Why do we still not have a test in our laws that says we will consider the history of someone that is putting their hand up for a mates rates concessional loan? Why would this government and the opposition willingly turn a blind eye to the suitability of the recipient of a very large concessional loan—$1 billion of public, or taxpayer, money?

Why would they not want to look and see this? And this is probably just the tip of the iceberg. This is what has been uncovered by some basic research. There are whole departments here that could, if their powers were clarified, be looking into these issues.
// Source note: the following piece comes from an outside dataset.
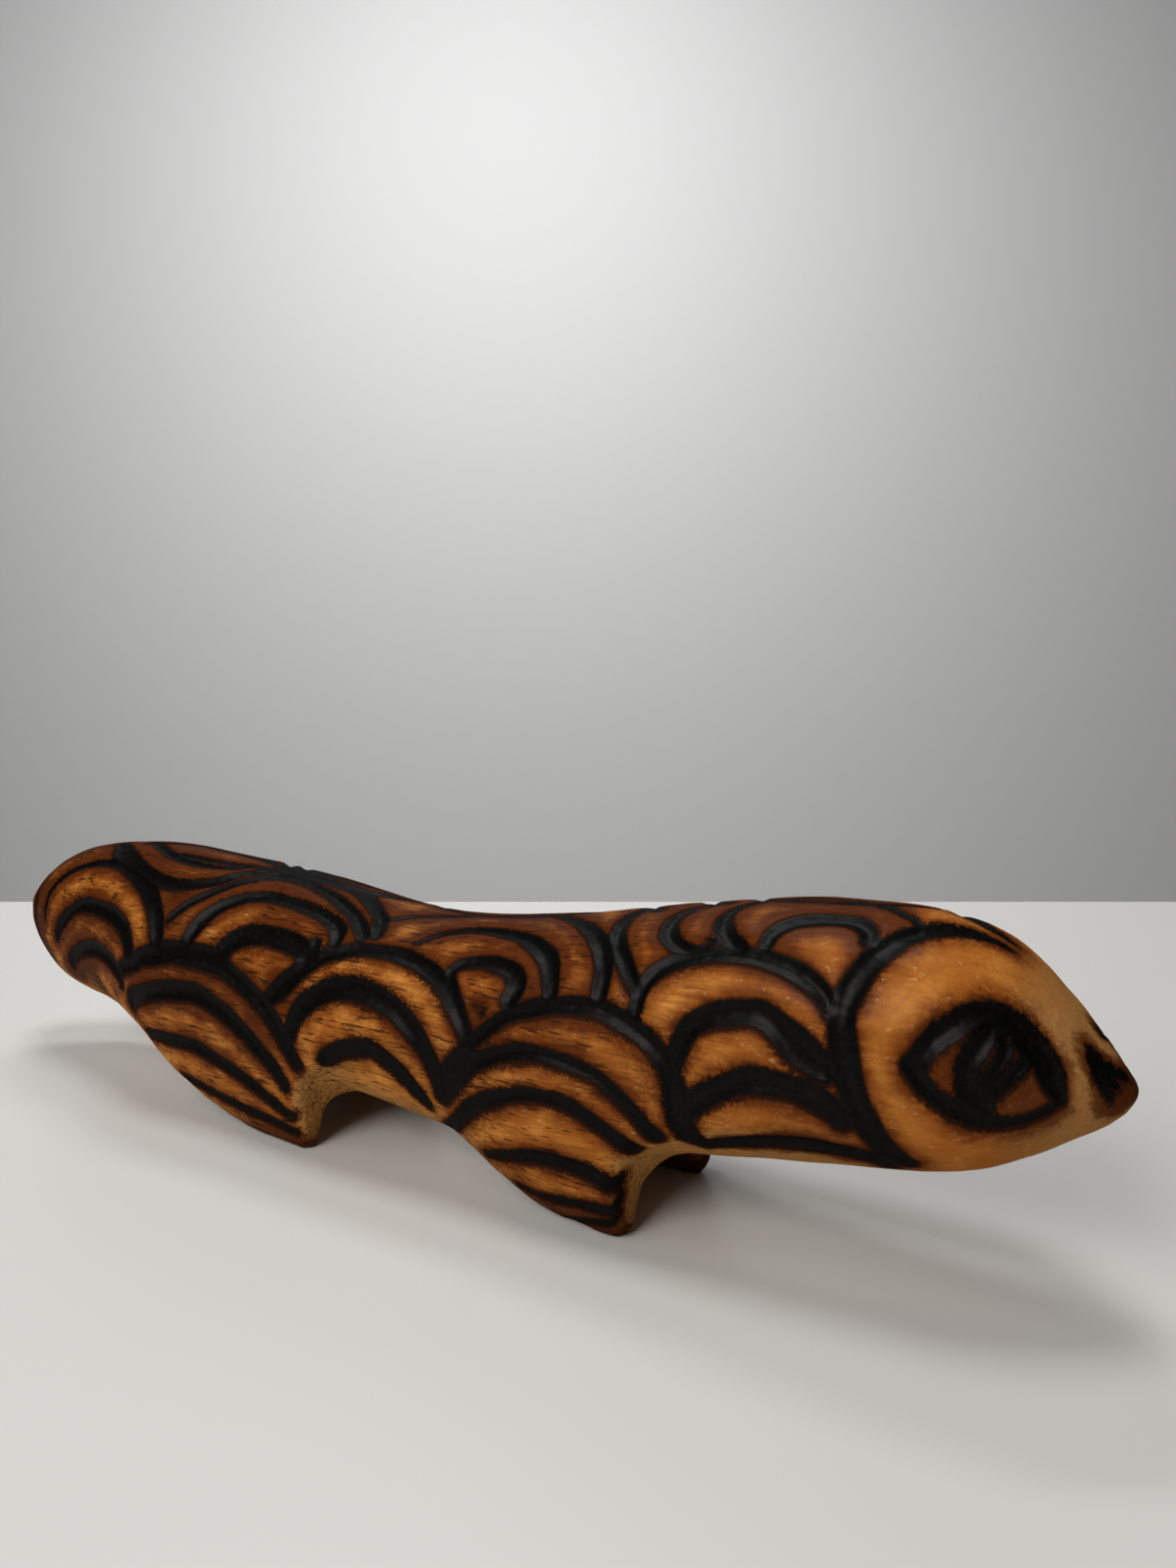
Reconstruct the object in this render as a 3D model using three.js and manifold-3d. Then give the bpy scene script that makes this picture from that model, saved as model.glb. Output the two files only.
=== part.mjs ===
// Stout carved wooden lizard on four stub legs, one solid piece.
// Millimetres. +X runs along the body to the snout, +Z is up, the soles stand on Z = 0.
import * as THREE from "three";
import Module from "manifold-3d";

// Overall length from tail end to snout tip. The free form keeps its pose and proportions:
// every other size is given in thousandths of this length.
const LENGTH = 165;
const share = (thousandths) => (thousandths * LENGTH) / 1000;
const sized = (row) => Object.fromEntries(Object.entries(row).map(([key, value]) => [key, share(value)]));
const HALF_LENGTH = share(500);

// Cross sections along the body: place along the length, back, belly, half width, and sway to the left flank.
const SECTIONS = [
  { x: -500, back: 161.2, belly: 107.9, half: 42.4, sway: 1.2 }, // tail end
  { x: -424.2, back: 192.4, belly: 64.3, half: 55.8, sway: 3.5 }, // tail
  { x: -333.3, back: 206.2, belly: 51.0, half: 71.3, sway: 2.8 }, // root of the tail
  { x: -230.3, back: 203.3, belly: 25.7, half: 89.3, sway: -1.8 }, // hips
  { x: -121.2, back: 195.5, belly: 38.8, half: 80.6, sway: -1.1 }, // loins
  { x: 0, back: 182.2, belly: 32.1, half: 78.8, sway: -2.4 }, // middle of the back
  { x: 121.2, back: 193.6, belly: 24.8, half: 86.9, sway: -2.4 }, // shoulders
  { x: 230.3, back: 214.3, belly: 49.1, half: 82.8, sway: -0.3 }, // neck
  { x: 333.3, back: 228.4, belly: 66.3, half: 79.6, sway: -0.3 }, // cheeks
  { x: 424.2, back: 217.8, belly: 83.0, half: 68.6, sway: 1.4 }, // brow
  { x: 500, back: 151.7, belly: 127.6, half: 14.9, sway: -1.7 }, // snout tip
].map(sized);
// Superellipse power of the cross sections: 2 is an ellipse, more is squarer.
const SECTION_POWER = 2.2;
// Lengths over which the two ends close to a round tip.
const TAIL_ROUND = share(85);
const SNOUT_ROUND = share(15);
// Smallest part of a section that is left at the very tips.
const TIP_SHARE = 0.06;

// Each stub leg is a flattened egg that swells out of the flank, cut off flat in front and along its inner side.
// face: the flat front; x, y, z: the egg's centre; rx, ry, rz: its half sizes;
// inner: distance of the inner side from the middle at floor level;
// lean: how far that side slopes towards the middle for each unit of height.
const FRONT_LEG = {
  ...sized({ face: 211.6, x: 203.1, y: 29.5, z: 66.4, rx: 133.6, ry: 52.7, rz: 78.1, inner: 48.5 }),
  lean: 0.42,
};
const REAR_LEG = {
  ...sized({ face: -64.7, x: -29.5, y: 53.5, z: 74.9, rx: 228.2, ry: 34.2, rz: 85.2, inner: 57.2 }),
  lean: 0.26,
};
const LEG_POWER = 2.3;
// The flat front of a leg sweeps forwards into the flank above this height, in a curve of this radius.
const ARCH_START = share(48.5);
const ARCH_RADIUS = share(24.2);
// Rounding of the knife edges on a leg, and of the hollow where it meets the body.
const EDGE_ROUND = share(9.7);
const BLEND = share(30.3);

// Spacing of the sampling planes: fine near the tips, the leg fronts and the floor, coarse elsewhere.
const FINE_STEP = share(8.8);
const COARSE_STEP = share(15.2);
const SIDE_STEP = share(12.1);
const STEP_REACH = share(97);
const MARGIN = share(18.2);
// Planes below the floor, to which the legs run on before they are cut off level.
const STUB_PLANES = 2;
const STUB_DEPTH = (STUB_PLANES + 0.5) * FINE_STEP;

const WOOD = { color: 0xa8672e, roughness: 0.55, metalness: 0 };

// Smooth interpolation of one column of SECTIONS at x.
function along(key, x) {
  const n = SECTIONS.length;
  const at = (i) => SECTIONS[Math.min(Math.max(i, 0), n - 1)];
  const slope = (i) => (at(i + 1)[key] - at(i - 1)[key]) / (at(i + 1).x - at(i - 1).x);
  const clamped = Math.min(Math.max(x, at(0).x), at(n - 1).x);
  let i = 0;
  while (i < n - 2 && clamped > at(i + 1).x) i++;
  const h = at(i + 1).x - at(i).x;
  const t = (clamped - at(i).x) / h;
  return (
    (1 + 2 * t) * (1 - t) ** 2 * at(i)[key] +
    t * (1 - t) ** 2 * h * slope(i) +
    t * t * (3 - 2 * t) * at(i + 1)[key] +
    t * t * (t - 1) * h * slope(i + 1)
  );
}

// Blended union and blended intersection of two distances, with a fillet of about k.
function blendMin(a, b, k) {
  const h = Math.min(Math.max(0.5 + (0.5 * (b - a)) / k, 0), 1);
  return b * (1 - h) + a * h - k * h * (1 - h);
}
const blendMax = (a, b, k) => -blendMin(-a, -b, k);

// Radial distance to a superellipsoid whose half sizes and offsets from the centre are given in pairs.
function eggDistance(offsets, radii, power) {
  const q = offsets.reduce((s, d, i) => s + (Math.abs(d) / radii[i]) ** power, 0) ** (1 / power);
  if (q < 1e-3) return -Math.min(...radii);
  return Math.hypot(...offsets) * (1 - 1 / q);
}

// Share of the full section that is left where an end closes.
function closing(x) {
  const tail = Math.max((TAIL_ROUND - HALF_LENGTH - x) / TAIL_ROUND, 0);
  const snout = Math.max((x - HALF_LENGTH + SNOUT_ROUND) / SNOUT_ROUND, 0);
  const a = Math.min(Math.max(tail, snout), 1);
  return Math.max(Math.sqrt(1 - a * a), TIP_SHARE);
}

// Signed distance to the trunk, head and tail.
function trunk(x, y, z) {
  const share = closing(x);
  const back = along("back", x);
  const belly = along("belly", x);
  const radii = [along("half", x) * share, ((back - belly) / 2) * share];
  const d = eggDistance([y - along("sway", x), z - (back + belly) / 2], radii, SECTION_POWER);
  return Math.max(d, Math.abs(x) - HALF_LENGTH);
}

// Signed distance to one leg; side is -1 for the right flank and 1 for the left.
function legShape(x, y, z, leg, side) {
  const out = y * side;
  let d = eggDistance([x - leg.x, out - leg.y, z - leg.z], [leg.rx, leg.ry, leg.rz], LEG_POWER);
  const rise = Math.max(z - ARCH_START, 0);
  const front = (x - leg.face - rise ** 2 / (2 * ARCH_RADIUS)) / Math.hypot(1, rise / ARCH_RADIUS);
  d = blendMax(d, front, EDGE_ROUND);
  return blendMax(d, (leg.inner - leg.lean * z - out) / Math.hypot(1, leg.lean), EDGE_ROUND);
}

// Signed distance to the whole figure. Below the floor it keeps its outline at floor level.
function figure(x, y, z) {
  const up = Math.max(z, 0);
  let d = trunk(x, y, up);
  for (const leg of [FRONT_LEG, REAR_LEG])
    for (const side of [-1, 1]) d = blendMin(d, legShape(x, y, up, leg, side), BLEND);
  return Math.max(d, -STUB_DEPTH - z);
}

// Plane places from low to high, closer together near each place in focus.
function planes(low, high, coarse, focus) {
  const places = [low];
  while (places[places.length - 1] < high) {
    const here = places[places.length - 1];
    const away = Math.min(...focus.map((f) => Math.abs(here - f)), STEP_REACH);
    places.push(here + FINE_STEP + ((coarse - FINE_STEP) * away) / STEP_REACH);
  }
  return places;
}

// Moves a point onto the surface along the gradient of the distance.
function settle(p) {
  const e = FINE_STEP / 100;
  const reach = FINE_STEP / 2;
  for (let pass = 0; pass < 4; pass++) {
    const d = figure(...p);
    const g = p.map((_, k) => {
      const a = [...p];
      const b = [...p];
      a[k] += e;
      b[k] -= e;
      return (figure(...a) - figure(...b)) / (2 * e);
    });
    const g2 = Math.max(g[0] ** 2 + g[1] ** 2 + g[2] ** 2, 0.2);
    p = p.map((c, k) => c - Math.min(Math.max((d * g[k]) / g2, -reach), reach));
  }
  return p;
}

// Closed triangle mesh of a distance field: one vertex in each cell that the surface crosses,
// and two triangles across each grid edge that it crosses.
function polygonise(xs, ys, zs) {
  const [nx, ny, nz] = [xs.length, ys.length, zs.length];
  const id = (i, j, k) => (i * ny + j) * nz + k;
  const field = new Float64Array(nx * ny * nz);
  for (let i = 0; i < nx; i++)
    for (let j = 0; j < ny; j++)
      for (let k = 0; k < nz; k++) field[id(i, j, k)] = figure(xs[i], ys[j], zs[k]);

  const vertexOf = new Map();
  const points = [];
  const corners = [0, 1, 2, 3, 4, 5, 6, 7].map((c) => [c & 1, (c >> 1) & 1, c >> 2]);
  const edges = corners.flatMap((a) =>
    corners.filter((b) => b[0] + b[1] + b[2] === a[0] + a[1] + a[2] + 1 && b.every((v, q) => v >= a[q])).map((b) => [a, b]),
  );
  for (let i = 0; i < nx - 1; i++)
    for (let j = 0; j < ny - 1; j++)
      for (let k = 0; k < nz - 1; k++) {
        const sum = [0, 0, 0];
        let hits = 0;
        for (const [a, b] of edges) {
          const fa = field[id(i + a[0], j + a[1], k + a[2])];
          const fb = field[id(i + b[0], j + b[1], k + b[2])];
          if (fa < 0 === fb < 0) continue;
          const t = fa / (fa - fb);
          const pa = [xs[i + a[0]], ys[j + a[1]], zs[k + a[2]]];
          const pb = [xs[i + b[0]], ys[j + b[1]], zs[k + b[2]]];
          pa.forEach((v, q) => (sum[q] += v + (pb[q] - v) * t));
          hits++;
        }
        if (!hits) continue;
        vertexOf.set(id(i, j, k), points.length);
        points.push(settle(sum.map((v) => v / hits)));
      }

  const gap = (a, b) => Math.hypot(...points[a].map((v, q) => v - points[b][q]));
  const triangles = [];
  const quad = (a, b, c, d, flip) => {
    const [p, q, r, s] = (flip ? [a, d, c, b] : [a, b, c, d]).map((cell) => vertexOf.get(cell));
    if (gap(p, r) <= gap(q, s)) triangles.push(p, q, r, p, r, s);
    else triangles.push(q, r, s, q, s, p);
  };
  for (let i = 1; i < nx - 1; i++)
    for (let j = 1; j < ny - 1; j++)
      for (let k = 1; k < nz - 1; k++) {
        const inside = field[id(i, j, k)] < 0;
        if (inside !== field[id(i + 1, j, k)] < 0)
          quad(id(i, j - 1, k - 1), id(i, j, k - 1), id(i, j, k), id(i, j - 1, k), !inside);
        if (inside !== field[id(i, j + 1, k)] < 0)
          quad(id(i - 1, j, k - 1), id(i - 1, j, k), id(i, j, k), id(i, j, k - 1), !inside);
        if (inside !== field[id(i, j, k + 1)] < 0)
          quad(id(i - 1, j - 1, k), id(i, j - 1, k), id(i, j, k), id(i - 1, j, k), !inside);
      }
  return { vertProperties: new Float32Array(points.flat()), triVerts: new Uint32Array(triangles) };
}

const wasm = await Module();
wasm.setup();
const solid = ({ vertProperties, triVerts }) =>
  new wasm.Manifold(new wasm.Mesh({ numProp: 3, vertProperties, triVerts }));

// Closed solid of an indexed box.
function boxSolid(width, depth, height, centre) {
  const box = new THREE.BoxGeometry(width, depth, height).translate(...centre);
  const place = box.getAttribute("position");
  const found = new Map();
  const vertices = [];
  const triVerts = Array.from(box.index.array, (v) => {
    const p = [place.getX(v), place.getY(v), place.getZ(v)];
    const key = p.join();
    if (!found.has(key)) {
      found.set(key, found.size);
      vertices.push(...p);
    }
    return found.get(key);
  });
  return solid({ vertProperties: new Float32Array(vertices), triVerts: new Uint32Array(triVerts) });
}

// The figure is sampled a little past its outline on every side, with a plane exactly at floor level.
const widest = Math.max(...SECTIONS.map((s) => s.half), ...[FRONT_LEG, REAR_LEG].map((l) => l.y + l.ry));
const tallest = Math.max(...SECTIONS.map((s) => s.back));
const xs = planes(-HALF_LENGTH - MARGIN, HALF_LENGTH + MARGIN, COARSE_STEP, [
  -HALF_LENGTH,
  HALF_LENGTH,
  FRONT_LEG.face,
  REAR_LEG.face,
]);
const sideCount = Math.ceil((2 * (widest + MARGIN)) / SIDE_STEP);
const ys = Array.from({ length: sideCount + 1 }, (_, i) => (i - sideCount / 2) * SIDE_STEP);
const above = planes(0, tallest + MARGIN, COARSE_STEP, [0]);
const below = Array.from({ length: STUB_PLANES + 2 }, (_, i) => (i - STUB_PLANES - 2) * FINE_STEP);
const carved = solid(polygonise(xs, ys, [...below, ...above]));

// The soles are cut off level, so that all four legs stand flat.
const under = boxSolid(2 * LENGTH, LENGTH, 2 * STUB_DEPTH, [0, 0, -STUB_DEPTH]);
const shape = carved.subtract(under).getMesh();

const geometry = new THREE.BufferGeometry();
geometry.setAttribute("position", new THREE.BufferAttribute(shape.vertProperties, 3));
geometry.setIndex(new THREE.BufferAttribute(shape.triVerts, 1));
geometry.computeVertexNormals();

const lizard = new THREE.Mesh(geometry, new THREE.MeshStandardMaterial(WOOD));
lizard.name = "lizard";

const root = new THREE.Group();
root.name = "wooden_lizard";
root.add(lizard);

export default root;
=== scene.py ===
"""A stout carved wooden lizard with burnt scale arcs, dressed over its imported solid."""
import logging
import math
from dataclasses import dataclass, field
from enum import Enum

import bmesh
import bpy
import numpy as np
from mathutils import Matrix, Vector, noise
from mathutils.bvhtree import BVHTree
from mathutils.kdtree import KDTree


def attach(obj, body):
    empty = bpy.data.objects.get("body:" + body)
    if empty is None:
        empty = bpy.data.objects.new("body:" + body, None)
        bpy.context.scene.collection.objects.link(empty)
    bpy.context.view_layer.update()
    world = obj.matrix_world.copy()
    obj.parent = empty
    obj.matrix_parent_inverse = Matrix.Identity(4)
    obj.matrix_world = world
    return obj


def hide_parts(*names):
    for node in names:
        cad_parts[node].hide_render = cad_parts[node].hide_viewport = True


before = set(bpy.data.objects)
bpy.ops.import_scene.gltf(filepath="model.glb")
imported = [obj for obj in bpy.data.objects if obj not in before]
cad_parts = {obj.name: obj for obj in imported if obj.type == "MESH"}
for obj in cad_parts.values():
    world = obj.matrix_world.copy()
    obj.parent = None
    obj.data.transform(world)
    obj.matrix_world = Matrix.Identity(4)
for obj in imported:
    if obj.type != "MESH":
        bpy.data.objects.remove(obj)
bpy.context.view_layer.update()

MM = 0.001
LOG = logging.getLogger("lizard")
Place = tuple[float, float]
Span = tuple[float, float]
Triple = tuple[float, float, float]
Colour = tuple[float, float, float]


class Sweep(Enum):
    """Which way a burnt arc bulges."""

    ARCH = 0  # feet apart along the body, crown across its girth
    BOW = 1  # feet apart round the girth, crown along the body


class Side(Enum):
    """The two flanks, as the sign of their turn away from the spine."""

    RIGHT = 1
    LEFT = -1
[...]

That is why this bill is so important. Not only does it say we have to look at these issues under the Northern Australia Infrastructure Facility, the $5 billion that Adani wants a billion of; but in our environmental laws we should look properly at this. We should look at the corporate environmental history and look behind that corporate veil to see the real record of the people involved in these companies and the companies themselves before we decide if we are going to give them environmental permission to build the world's largest coalmine and to ship it through the Great Barrier Reef. We have had so many near-misses in the reef and we have already had some very big accidents, including with coal ships. Do we really want a company that has shown a disrespect for environmental laws in other jurisdictions trusted with the future of the Great Barrier Reef and, not only that, to build the world's largest coalmine that, when its coal is burnt, will see the end of the reef? That is what the scientists are saying.